JAY RUSSELL (Understudy, Arthur). Broadway Debut. Nat’l Tours: Beauty and the Beast – Lumiere; Applausew/Stefanie Powers. Off B’way: The Green Heart (MTC); Hello Muddah, Hello Fadduh; Pearl Theatre. Regional includes: Gross Indecency – Oscar, An Ideal Husband, Fully Committed(Repertory Theatre of St. Louis); Importance of Being Earnest, Mystery of Irma Vep (Cincinnati Playhouse); Midsummer Night’s Dream – Bottom (Utah Shakespearean Festival); Anything Goes opposite Sandy Duncan (Ordway Theatre). Co-star and co-writer of An Evening with Burton & Russell. TV: “Law and Order,” “Spin City.” Special thanks to Don.

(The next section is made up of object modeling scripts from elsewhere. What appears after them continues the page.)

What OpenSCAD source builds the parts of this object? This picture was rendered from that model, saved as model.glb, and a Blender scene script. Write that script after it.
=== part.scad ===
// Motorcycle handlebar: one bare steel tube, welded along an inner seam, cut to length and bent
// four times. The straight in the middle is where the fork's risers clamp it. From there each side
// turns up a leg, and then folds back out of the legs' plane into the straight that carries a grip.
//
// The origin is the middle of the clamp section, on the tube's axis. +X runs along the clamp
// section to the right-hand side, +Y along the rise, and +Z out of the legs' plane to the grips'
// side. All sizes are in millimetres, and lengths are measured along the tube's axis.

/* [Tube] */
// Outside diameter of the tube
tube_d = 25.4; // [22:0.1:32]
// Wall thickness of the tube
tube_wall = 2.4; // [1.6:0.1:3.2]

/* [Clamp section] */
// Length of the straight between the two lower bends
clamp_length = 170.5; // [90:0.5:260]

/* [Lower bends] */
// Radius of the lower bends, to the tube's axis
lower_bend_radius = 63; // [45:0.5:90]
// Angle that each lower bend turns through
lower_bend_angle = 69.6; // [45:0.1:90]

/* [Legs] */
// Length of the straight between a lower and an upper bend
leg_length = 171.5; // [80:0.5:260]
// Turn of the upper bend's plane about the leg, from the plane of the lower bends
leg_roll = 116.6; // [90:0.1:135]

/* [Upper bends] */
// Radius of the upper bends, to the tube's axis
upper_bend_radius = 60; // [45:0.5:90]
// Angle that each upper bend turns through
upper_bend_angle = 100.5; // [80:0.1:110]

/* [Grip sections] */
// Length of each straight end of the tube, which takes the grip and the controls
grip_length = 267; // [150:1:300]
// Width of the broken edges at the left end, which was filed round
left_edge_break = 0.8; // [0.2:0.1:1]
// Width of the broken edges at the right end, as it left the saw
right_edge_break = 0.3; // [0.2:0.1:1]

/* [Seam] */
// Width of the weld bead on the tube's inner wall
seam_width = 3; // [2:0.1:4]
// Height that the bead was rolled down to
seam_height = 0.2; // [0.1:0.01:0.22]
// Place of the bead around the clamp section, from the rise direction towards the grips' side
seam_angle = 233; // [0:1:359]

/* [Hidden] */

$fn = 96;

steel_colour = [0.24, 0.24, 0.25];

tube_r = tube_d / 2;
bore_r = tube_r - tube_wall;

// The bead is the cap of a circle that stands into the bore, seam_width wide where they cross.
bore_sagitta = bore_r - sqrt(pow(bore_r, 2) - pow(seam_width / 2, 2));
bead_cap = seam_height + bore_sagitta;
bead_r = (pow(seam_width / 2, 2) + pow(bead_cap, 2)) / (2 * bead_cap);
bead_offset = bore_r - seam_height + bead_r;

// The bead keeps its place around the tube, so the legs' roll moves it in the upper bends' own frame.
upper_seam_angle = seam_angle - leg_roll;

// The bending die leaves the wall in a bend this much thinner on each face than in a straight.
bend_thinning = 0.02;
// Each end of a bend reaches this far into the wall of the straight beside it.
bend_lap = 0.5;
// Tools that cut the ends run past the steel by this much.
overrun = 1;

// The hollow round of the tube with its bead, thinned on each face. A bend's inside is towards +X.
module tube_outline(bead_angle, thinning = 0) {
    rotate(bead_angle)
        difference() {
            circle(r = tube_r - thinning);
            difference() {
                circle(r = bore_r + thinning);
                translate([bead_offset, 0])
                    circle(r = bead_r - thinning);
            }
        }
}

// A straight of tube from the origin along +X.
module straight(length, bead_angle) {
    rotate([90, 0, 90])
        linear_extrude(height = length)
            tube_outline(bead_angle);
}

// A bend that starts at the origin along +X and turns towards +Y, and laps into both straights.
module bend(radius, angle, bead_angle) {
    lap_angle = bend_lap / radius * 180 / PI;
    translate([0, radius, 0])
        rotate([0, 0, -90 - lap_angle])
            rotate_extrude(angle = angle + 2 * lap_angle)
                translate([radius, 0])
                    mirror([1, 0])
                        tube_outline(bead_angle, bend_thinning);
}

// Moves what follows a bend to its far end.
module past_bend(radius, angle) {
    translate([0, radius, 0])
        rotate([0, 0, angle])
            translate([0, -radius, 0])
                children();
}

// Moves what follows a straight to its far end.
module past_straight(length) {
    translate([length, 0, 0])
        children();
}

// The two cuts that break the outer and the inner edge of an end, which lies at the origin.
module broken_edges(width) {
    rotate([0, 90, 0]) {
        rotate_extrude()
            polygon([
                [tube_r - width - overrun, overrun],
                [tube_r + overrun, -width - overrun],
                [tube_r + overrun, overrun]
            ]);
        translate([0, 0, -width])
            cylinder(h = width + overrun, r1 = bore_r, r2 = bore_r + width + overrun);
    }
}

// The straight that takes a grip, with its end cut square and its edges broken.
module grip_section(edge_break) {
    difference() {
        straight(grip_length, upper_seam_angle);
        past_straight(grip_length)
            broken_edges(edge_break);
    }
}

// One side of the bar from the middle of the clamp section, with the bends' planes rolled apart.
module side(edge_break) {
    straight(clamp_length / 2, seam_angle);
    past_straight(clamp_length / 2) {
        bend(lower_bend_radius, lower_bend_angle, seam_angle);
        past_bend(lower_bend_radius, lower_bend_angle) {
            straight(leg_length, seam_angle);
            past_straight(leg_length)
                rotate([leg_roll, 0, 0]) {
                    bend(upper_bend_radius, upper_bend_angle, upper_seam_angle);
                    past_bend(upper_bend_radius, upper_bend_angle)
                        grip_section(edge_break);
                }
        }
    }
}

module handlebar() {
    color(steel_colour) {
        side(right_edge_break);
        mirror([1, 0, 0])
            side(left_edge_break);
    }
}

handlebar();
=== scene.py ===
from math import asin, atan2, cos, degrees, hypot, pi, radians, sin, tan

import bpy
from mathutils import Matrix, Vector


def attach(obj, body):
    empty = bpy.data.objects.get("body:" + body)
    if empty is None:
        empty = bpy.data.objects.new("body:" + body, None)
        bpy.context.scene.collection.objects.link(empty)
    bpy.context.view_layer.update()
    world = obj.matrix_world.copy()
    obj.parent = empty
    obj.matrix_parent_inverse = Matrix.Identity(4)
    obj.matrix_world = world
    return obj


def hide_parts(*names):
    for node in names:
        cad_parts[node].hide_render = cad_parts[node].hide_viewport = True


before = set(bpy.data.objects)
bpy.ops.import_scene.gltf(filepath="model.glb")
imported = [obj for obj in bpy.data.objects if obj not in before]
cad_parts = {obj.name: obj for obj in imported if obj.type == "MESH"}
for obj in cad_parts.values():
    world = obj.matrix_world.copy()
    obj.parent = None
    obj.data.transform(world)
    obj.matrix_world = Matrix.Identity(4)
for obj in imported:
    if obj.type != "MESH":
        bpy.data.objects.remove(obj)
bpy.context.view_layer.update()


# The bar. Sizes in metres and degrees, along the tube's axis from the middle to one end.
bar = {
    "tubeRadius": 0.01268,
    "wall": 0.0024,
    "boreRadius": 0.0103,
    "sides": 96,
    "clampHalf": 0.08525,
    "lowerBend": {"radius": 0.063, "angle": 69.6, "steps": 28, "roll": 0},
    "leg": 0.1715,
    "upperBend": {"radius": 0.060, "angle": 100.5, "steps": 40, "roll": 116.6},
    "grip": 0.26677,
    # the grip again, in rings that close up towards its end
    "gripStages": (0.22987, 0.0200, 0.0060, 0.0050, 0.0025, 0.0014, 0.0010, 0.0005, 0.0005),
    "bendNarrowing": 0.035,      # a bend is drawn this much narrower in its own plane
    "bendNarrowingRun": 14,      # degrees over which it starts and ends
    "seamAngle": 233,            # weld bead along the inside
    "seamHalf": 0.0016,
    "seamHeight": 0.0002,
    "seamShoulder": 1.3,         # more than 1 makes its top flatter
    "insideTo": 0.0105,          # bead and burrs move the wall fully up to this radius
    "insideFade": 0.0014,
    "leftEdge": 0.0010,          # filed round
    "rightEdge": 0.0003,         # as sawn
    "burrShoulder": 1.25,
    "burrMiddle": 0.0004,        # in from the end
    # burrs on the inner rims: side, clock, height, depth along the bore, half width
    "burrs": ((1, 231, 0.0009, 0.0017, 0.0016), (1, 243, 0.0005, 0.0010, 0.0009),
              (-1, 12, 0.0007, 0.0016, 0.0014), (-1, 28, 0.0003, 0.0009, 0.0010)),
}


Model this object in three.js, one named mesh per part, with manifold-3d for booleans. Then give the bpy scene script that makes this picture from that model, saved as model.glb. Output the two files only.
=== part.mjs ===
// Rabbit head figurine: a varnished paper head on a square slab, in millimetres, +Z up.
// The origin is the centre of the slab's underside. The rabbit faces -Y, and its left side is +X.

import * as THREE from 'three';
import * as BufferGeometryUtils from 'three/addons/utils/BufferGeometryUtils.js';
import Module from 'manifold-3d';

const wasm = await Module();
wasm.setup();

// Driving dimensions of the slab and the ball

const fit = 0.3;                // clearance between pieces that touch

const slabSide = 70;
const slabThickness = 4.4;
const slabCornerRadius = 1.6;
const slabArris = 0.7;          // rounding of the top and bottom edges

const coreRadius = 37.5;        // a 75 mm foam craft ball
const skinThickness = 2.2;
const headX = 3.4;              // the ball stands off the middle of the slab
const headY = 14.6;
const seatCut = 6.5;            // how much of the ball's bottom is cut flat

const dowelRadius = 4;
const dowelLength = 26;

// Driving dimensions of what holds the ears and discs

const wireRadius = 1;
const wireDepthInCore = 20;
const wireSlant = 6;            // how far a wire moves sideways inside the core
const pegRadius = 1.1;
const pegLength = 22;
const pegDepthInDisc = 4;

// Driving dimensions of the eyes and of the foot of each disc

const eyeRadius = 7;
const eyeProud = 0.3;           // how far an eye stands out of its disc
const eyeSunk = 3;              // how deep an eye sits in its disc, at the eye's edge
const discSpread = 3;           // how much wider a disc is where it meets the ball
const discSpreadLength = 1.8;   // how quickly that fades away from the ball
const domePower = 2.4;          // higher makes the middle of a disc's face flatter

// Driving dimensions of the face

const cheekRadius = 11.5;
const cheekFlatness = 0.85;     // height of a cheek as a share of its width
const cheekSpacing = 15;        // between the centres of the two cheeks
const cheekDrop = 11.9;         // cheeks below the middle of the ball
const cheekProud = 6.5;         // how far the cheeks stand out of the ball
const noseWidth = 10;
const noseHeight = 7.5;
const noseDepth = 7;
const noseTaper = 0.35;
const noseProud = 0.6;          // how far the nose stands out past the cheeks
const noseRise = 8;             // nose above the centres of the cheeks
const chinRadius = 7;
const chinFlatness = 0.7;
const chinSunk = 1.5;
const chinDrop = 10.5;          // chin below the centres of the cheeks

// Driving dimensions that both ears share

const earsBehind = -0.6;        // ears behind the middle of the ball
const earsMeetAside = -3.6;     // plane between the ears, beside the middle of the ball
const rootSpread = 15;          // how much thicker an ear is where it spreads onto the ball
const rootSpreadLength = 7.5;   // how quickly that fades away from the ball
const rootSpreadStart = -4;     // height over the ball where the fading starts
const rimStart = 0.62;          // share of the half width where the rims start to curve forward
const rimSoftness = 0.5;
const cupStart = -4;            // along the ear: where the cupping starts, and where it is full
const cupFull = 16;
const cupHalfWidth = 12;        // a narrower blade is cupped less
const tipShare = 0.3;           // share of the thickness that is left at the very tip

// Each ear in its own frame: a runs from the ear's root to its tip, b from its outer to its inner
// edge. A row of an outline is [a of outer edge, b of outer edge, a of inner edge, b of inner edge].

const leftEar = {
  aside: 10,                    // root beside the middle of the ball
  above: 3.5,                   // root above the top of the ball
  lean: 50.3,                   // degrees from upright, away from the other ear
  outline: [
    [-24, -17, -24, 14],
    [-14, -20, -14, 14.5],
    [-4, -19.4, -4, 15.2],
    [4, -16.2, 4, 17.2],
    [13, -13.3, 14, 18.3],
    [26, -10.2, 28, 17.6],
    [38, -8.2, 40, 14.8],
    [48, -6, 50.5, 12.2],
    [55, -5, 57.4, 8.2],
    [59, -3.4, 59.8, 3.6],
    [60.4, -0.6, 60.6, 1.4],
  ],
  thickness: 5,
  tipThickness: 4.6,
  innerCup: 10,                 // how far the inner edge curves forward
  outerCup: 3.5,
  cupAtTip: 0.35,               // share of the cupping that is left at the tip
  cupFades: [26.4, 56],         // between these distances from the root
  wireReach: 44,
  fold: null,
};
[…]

EDDIE BRABEN (Writer) sold his first joke to Charlie Chester for two shillings and sixpence in 1960. He spent twelve years writing for Ken Dodd, whom he considers to be the greatest stand-up comedian of all time. This was followed by fourteen years writing for Eric and Ernie, the greatest double act of all time (Eddie feels privileged to have been a part of this memorable chapter in British comedy).
His work on the Morecambe and Wise shows have earned him five Writer of the Year awards from the Writers’ Guild of Great Britain, as well as a BAFTA Award shared with Eric, Ernie and producer John Ammonds. His wife Diedre was a former member of the George Mitchell Singers. They have three children, Graham, Jane and Clare. Eddie claims that when he was writing his contribution to The Play What I Wrote he could hear two men laughing and one of them removed his horn-rimmed specs and said ” Now that’s funny.” Says Eddie: “I do hope he’s right.”